Many people think of karma as a cosmic reward-and-punishment system, a spiritual accounting process in which suffering is repayment for the past. That explanation can sound satisfying, but it can also leave people feeling burdened, judged, and powerless.

Huna uses a simpler and more practical view.

Karma is what you have now, and in Huna terms Manawa reminds us that now is the moment of power.

It is your present patterning: your beliefs, expectations, habits, interpretations, emotional tendencies, and learned responses as they are active now. It is not a fixed sentence or an eternal debt. It is the current shape of your life experience.

And because it is patterning, we can change it.

When belief changes, karma changes. When interpretation changes, karma changes. When an old tension is resolved, karma changes.
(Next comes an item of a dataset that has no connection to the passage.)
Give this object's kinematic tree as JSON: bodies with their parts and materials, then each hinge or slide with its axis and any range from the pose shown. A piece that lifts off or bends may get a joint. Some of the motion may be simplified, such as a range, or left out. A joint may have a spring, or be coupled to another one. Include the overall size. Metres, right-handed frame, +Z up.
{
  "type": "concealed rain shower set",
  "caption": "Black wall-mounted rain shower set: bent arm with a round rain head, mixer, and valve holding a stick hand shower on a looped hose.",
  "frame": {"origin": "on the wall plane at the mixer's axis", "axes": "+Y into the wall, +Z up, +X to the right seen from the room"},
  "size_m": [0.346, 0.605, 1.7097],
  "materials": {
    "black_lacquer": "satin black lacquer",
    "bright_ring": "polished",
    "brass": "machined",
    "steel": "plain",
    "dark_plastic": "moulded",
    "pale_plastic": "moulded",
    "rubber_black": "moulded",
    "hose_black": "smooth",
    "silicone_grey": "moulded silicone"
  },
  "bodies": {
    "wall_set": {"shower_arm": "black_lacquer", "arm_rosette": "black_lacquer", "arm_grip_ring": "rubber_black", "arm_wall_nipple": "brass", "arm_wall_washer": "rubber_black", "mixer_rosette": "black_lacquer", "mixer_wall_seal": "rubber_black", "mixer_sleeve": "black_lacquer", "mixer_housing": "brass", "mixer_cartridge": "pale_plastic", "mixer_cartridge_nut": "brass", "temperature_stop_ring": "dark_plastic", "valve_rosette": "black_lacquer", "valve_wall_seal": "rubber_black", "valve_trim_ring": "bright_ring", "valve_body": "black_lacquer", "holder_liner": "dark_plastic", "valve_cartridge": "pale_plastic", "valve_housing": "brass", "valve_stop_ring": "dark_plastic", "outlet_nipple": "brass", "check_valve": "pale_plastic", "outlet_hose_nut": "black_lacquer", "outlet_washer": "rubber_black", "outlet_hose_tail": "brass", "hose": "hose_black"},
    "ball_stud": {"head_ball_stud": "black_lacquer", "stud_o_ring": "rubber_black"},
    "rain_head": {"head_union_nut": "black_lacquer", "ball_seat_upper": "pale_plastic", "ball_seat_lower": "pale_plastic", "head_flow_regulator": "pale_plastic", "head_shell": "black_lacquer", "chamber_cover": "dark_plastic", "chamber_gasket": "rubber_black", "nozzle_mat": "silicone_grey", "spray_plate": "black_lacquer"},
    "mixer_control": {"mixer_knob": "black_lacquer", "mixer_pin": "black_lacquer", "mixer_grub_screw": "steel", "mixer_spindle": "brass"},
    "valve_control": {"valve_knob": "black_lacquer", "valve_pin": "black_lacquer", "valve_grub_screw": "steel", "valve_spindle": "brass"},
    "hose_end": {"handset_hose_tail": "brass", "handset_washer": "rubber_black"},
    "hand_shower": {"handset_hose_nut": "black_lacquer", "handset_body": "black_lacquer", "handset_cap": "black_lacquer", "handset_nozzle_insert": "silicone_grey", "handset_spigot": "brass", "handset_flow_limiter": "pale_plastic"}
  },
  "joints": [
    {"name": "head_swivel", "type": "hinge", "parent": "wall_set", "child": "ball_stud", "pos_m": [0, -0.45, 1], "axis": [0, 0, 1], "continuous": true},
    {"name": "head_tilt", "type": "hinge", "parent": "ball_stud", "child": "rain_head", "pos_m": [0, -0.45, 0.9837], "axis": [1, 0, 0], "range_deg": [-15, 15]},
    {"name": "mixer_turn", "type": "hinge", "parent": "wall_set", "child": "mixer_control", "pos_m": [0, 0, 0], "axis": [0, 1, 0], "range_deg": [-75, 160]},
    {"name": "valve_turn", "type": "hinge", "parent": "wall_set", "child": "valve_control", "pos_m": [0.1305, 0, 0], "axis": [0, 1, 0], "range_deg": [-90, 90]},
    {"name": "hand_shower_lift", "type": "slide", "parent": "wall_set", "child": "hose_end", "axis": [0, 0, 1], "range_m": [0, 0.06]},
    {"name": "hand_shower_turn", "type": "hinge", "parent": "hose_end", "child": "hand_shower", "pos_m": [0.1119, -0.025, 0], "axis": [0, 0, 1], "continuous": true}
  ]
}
When fear no longer has the same hold, karma changes. When you stop rehearsing an old story and begin living from a different one, karma changes.
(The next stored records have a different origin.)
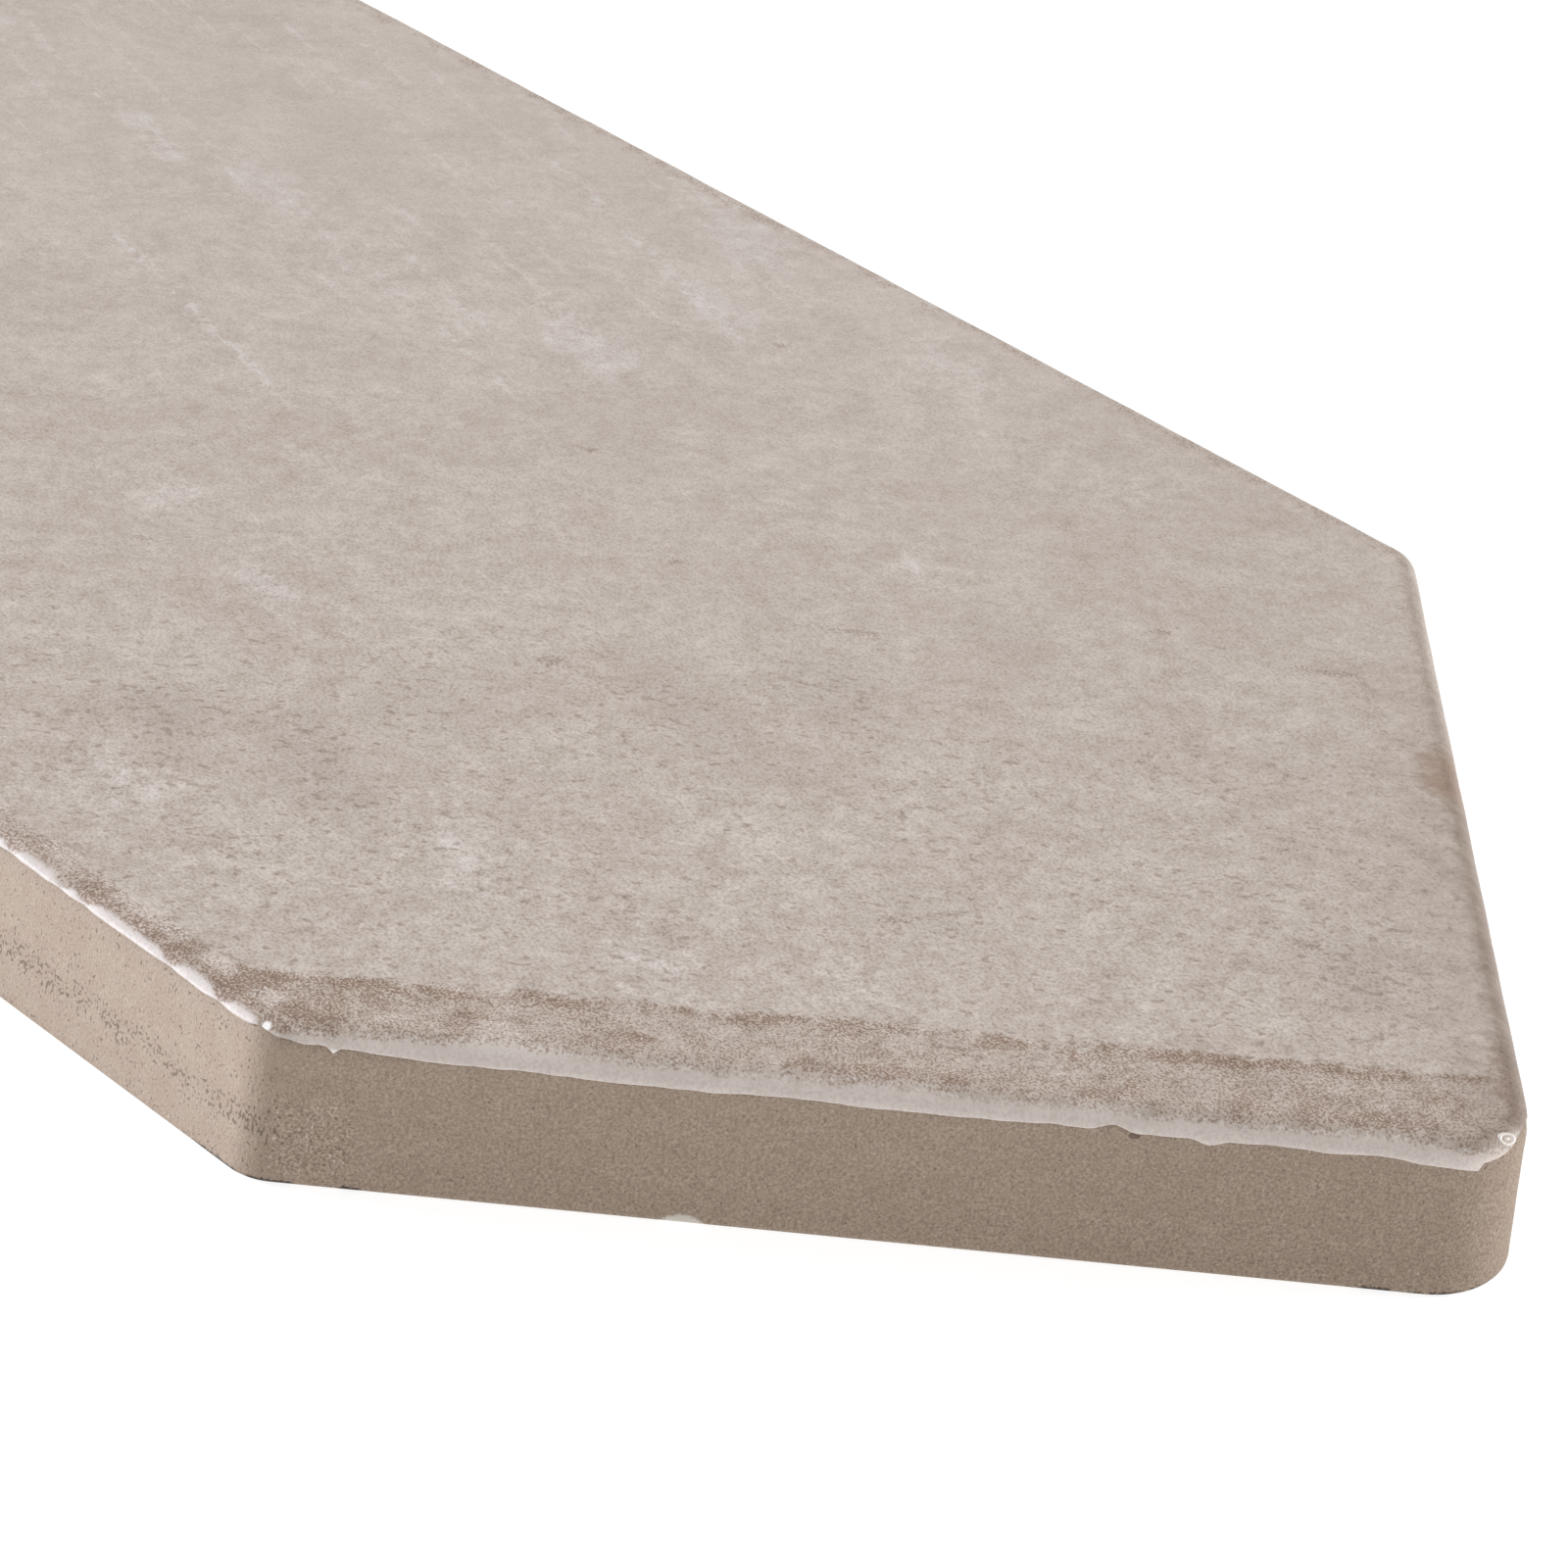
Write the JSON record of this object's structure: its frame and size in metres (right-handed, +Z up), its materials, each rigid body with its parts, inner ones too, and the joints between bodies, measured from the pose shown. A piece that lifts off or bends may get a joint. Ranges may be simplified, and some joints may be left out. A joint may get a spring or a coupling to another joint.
{
  "type": "picket tile",
  "caption": "Elongated hexagonal ceramic tile with square points, rounded corners, a satin glazed face and a waffle-pressed bed.",
  "frame": {"origin": "middle of the bed, the unglazed back, at the level that the tile lies on", "axes": "+X from point to point along the tile, +Y across it, +Z up out of the glazed face"},
  "size_m": [0.3, 0.075, 0.0075],
  "materials": {
    "glaze": "satin warm grey glaze with a weathered printed pattern",
    "clay_body": "bare fired clay, beige and finely sandy"
  },
  "bodies": {
    "root": {"picket_tile": "glaze"}
  },
  "joints": []
}
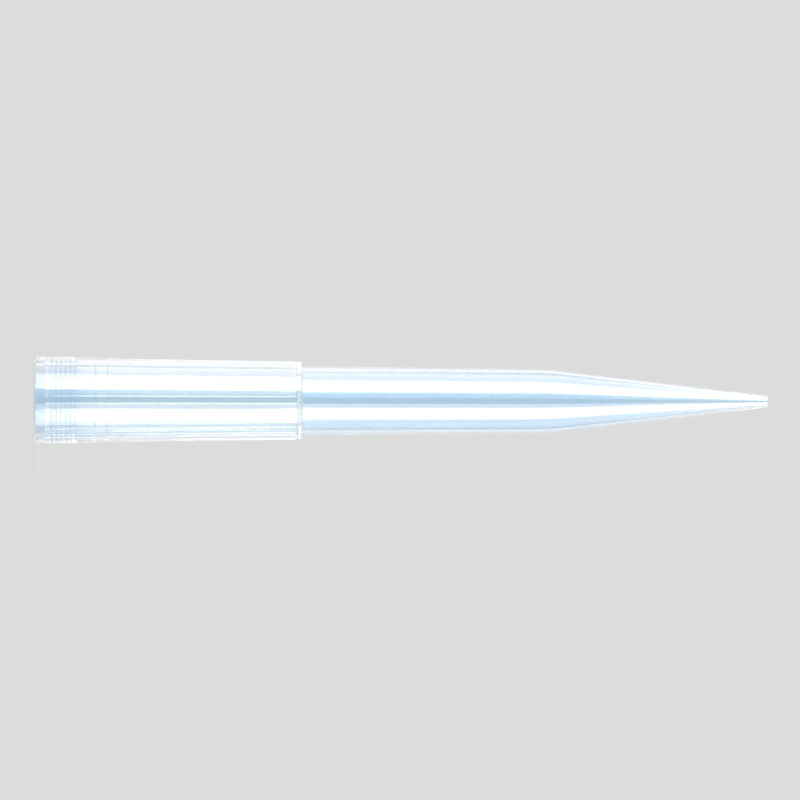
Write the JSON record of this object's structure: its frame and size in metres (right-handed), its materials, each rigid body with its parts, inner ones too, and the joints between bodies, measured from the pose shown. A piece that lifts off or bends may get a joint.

The outer results may unfold over time, but the turning point begins in the present.

This is why Huna treats its principles as tools, not dogma. They are ways of looking that can help people become more effective, more peaceful, and more free.

If an explanation makes you feel weak, afraid, and trapped, it may not be a useful tool. If it helps you become calmer, clearer, and more capable of responding well, then it is useful, because Mana reminds us that all power comes from within.

Some people, for example, use empathy as an explanation for why they feel bad, as though being sensitive means they must carry what others feel. Some even justify the experience by imagining they are transmuting other people’s suffering and somehow helping to save the world. Huna does not deny the experience, but it does not use the explanation as an excuse. If we are feeling disturbed, overwhelmed, or burdened, the question is not how to prove that someone else caused it, or how to make virtue out of suffering, but how to change the thinking, tension, and response that are shaping the experience in us. In Huna, an explanation is useful when it helps us respond in a more balanced, effective, and beneficial way, because Kala reminds us that there are no limits to our ability to change the experience.

That is the Huna way.

Not to deny experience, but to question the explanation. Not to ask which story sounds most mystical, but which one helps us live better. Not to decide what must be true for everyone, but to choose what increases love, power, and effectiveness. Aloha reminds us that to love is to be happy with. Pono reminds us that effectiveness is the measure of truth.

So from a Huna viewpoint, and in the spirit of Kala, there are no limits: we are infinite, and so is everyone and everything else. No one can drain the infinite. What we call draining is our own contraction in response to something we have interpreted as stressful, disturbing, or dangerous. What feels like outside influence can also be resonance, where something around us amplifies what is already active within us.

Makia, energy flows where attention goes, reminds us that what influences us most is what we focus on most. Karma is not cosmic punishment, but the pattern of what we are living now. And when the tensions behind that pattern are resolved, the flow opens more fully again. As we make beneficial changes in ourselves, we also become more of a beacon for others who are seeking to improve their lives.

Not because we were cut off from our greater self, but because we have stopped closing the door.

Graeme Kapono Urlich (April 2026)

This article is a summary and synthesis of ideas developed across various articles and videos by Graeme Kapono Urlich and Serge Kahili King.